The campaign is expected to be a key incentive for expanding the Maechari rental bicycle services, officials said.
On Awajishima island, Hyogo Prefecture, the governments of Awaji, Sumoto and Minami-Awaji have started jointly renting electric bicycles at low fees in cooperation with the island's tourism association.
An estimated 12 million sightseers visit Awajishima each year, about 80 percent by car. As many visitors are from major nearby cities such as Kobe and Osaka, they come only for day trips, a situation that has long been a headache for the local tourism association.
The association hit on the idea of renting electric bicycles in the hope it will lead more tourists to stay for at least one night, thereby helping to reinvigorate the local economy.
Three rental stations have been set up on the island, with a total of 40 electric bicycles available for 500 yen for two hours and a maximum of 3,000 yen for three days. The association hopes the bikes will be used by 2,000 sightseers a year, association officials said.
The association is distributing free leaflets at the island's tourist information centers introducing three tour routes, ranging from 60 kilometers to an around-the-island course of 150 kilometers, with a map attached showing differences of elevation on Awajishima.
Another map is being made that will introduce a visit to Awaji Hanasajiki, a 15-hectare park run by the prefectural government that features flowers in every season, and a view of Akashi Kaikyo bridge, a suspension bridge linking Kobe and the island, the association said.
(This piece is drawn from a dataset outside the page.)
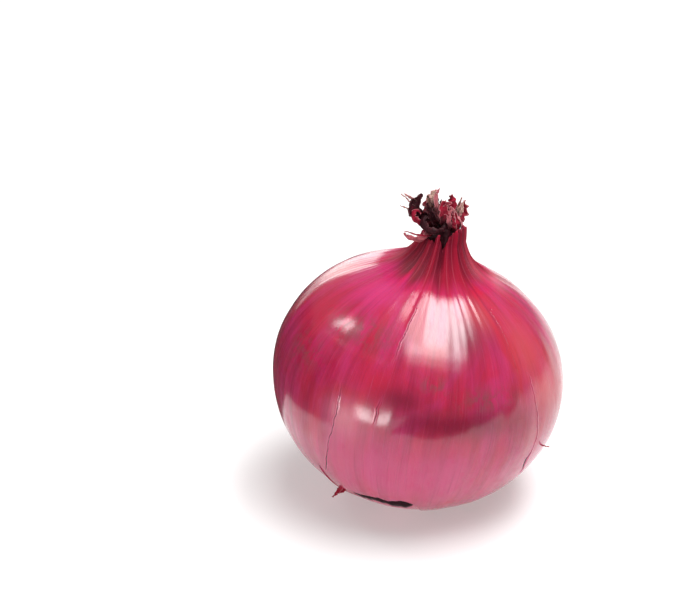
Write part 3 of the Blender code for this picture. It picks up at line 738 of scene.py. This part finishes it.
def blade(path, width, cup, facing, seed, steps=LEAF_STEPS, sides=LEAF_SIDES, thickness=LEAF_THICKNESS,
          crumple=0.42, fray=0.13, taper=TAPER_POWER):
    """One thin crumpled strip as (points in mm, faces, side across, share along)."""
    draw = np.random.RandomState(seed)
    shares = np.linspace(0, 1, steps)
    spot = along_path(path, shares)
    along = unit(along_path(path, shares + 0.02) - along_path(path, shares - 0.02))
    turn = np.radians(mix(facing[0], facing[1], shares))
    across = unit(np.cross(along, np.stack([np.cos(turn), np.sin(turn), 0 * turn], -1)))
    outward = np.cross(across, along)
    phases = draw.uniform(0, 2 * math.pi, 8)
    side = np.linspace(-1, 1, sides)[None, :]
    down = shares[:, None]
    frayed = 1 + fray * np.sin(2 * math.pi * (4.3 * down + 0.6 * side) + phases[0])
    frayed += 0.5 * fray * np.sin(2 * math.pi * (11.0 * down + side) + phases[1])
    belly = STRIP_FOOT + STRIP_BELLY * np.sin(math.pi * down)
    spread = width * belly * (1 - STRIP_TAPER * down ** taper) * frayed
    rolled = np.minimum(math.radians(cup) * mix(FIRST_ROLL, 1.3, down), spread * MM / TIGHTEST_ROLL)
    bow = spread / rolled
    bend = rolled / 2 * side
    lift = 0.5 * np.sin(2 * math.pi * 2.6 * down + phases[2])
    lift = lift + 0.35 * np.sin(2 * math.pi * 5.7 * down + phases[3])
    frill = side ** 3 * np.sin(2 * math.pi * 4.2 * down + phases[4])
    frill = frill + 0.6 * side ** 2 * np.sin(2 * math.pi * 7.7 * down + phases[5])
    wrinkle = 0.22 * np.sin(2 * math.pi * (1.4 * side + 0.8 * down) + phases[6])
    wrinkle = wrinkle + 0.12 * np.sin(2 * math.pi * (2.9 * side + 6.5 * down) + phases[7])
    raised = crumple * down ** 0.7 * (0.6 * lift + 0.8 * frill) * min(1.0, width / 2.5)
    raised = raised + crumple * 0.6 * wrinkle
    surfaces = []
    for face in (0.5, -0.5):
        level = bow + face * thickness / MM
        offset = across[:, None] * (level * np.sin(bend))[..., None]
        offset = offset + outward[:, None] * (level * np.cos(bend) - bow + raised)[..., None]
        surfaces.append(spot[:, None] + offset)
    outer, inner = surfaces
    ring = np.concatenate([outer, inner[:, ::-1]], axis=1)
    faces = grid_faces(steps, 2 * sides)
    both = np.concatenate([side, side[:, ::-1]], axis=1)
    return (ring.reshape(-1, 3), faces, (both + 0 * down).ravel(), (down + 0 * both).ravel())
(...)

As Tomomi Suzuki, an official of Awaji's tourism policy planning department, put it, "Traveling around our island by bicycle is really fascinating, as you can enjoy dramatic changes in scenery and fragrant flowers."
Yet another city tapping bicycles to promote tourism is Mino, Gifu Prefecture, which is known for traditional Japanese Mino washi paper and streets reminiscent of the early Edo period (1603-1868).
Aiming to have tourists travel around the city by bicycle, authorities applied to a program sponsored by the Land, Infrastructure, Transport and Tourism Ministry to support cycling projects. Mino was designated as a model area by the ministry in 2004.
The city government has 29 rental bicycles, including electric ones, available at ministry-funded Michi no Eki rest areas for tourists and elsewhere. The city also has established cycling paths, while designating nine model tour courses for them.
An especially popular course lets tourists experience centuries-old paper-manufacturing techniques at Mino-Washi Museum and visit the Chubu Electric Power Co.'s Nagaragawa Power Station, a hydraulic power plant noted for its red-brick building built in 1910, city government officials said.
Since 2007, the city also has been host to the Mino Stage of the Tour of Japan cycling competition, held in May and certified by the Union Cycliste Internationale.
Mino drew about 25,000 tourists this spring, including spectators of the race, more than its resident population of 23,000.
Having been recognized by UCI as an "advanced area in terms of bicycle utilization," the city also has been chosen to host cycling races in the 67th National Sports Festival scheduled for 2012 in Gifu Prefecture.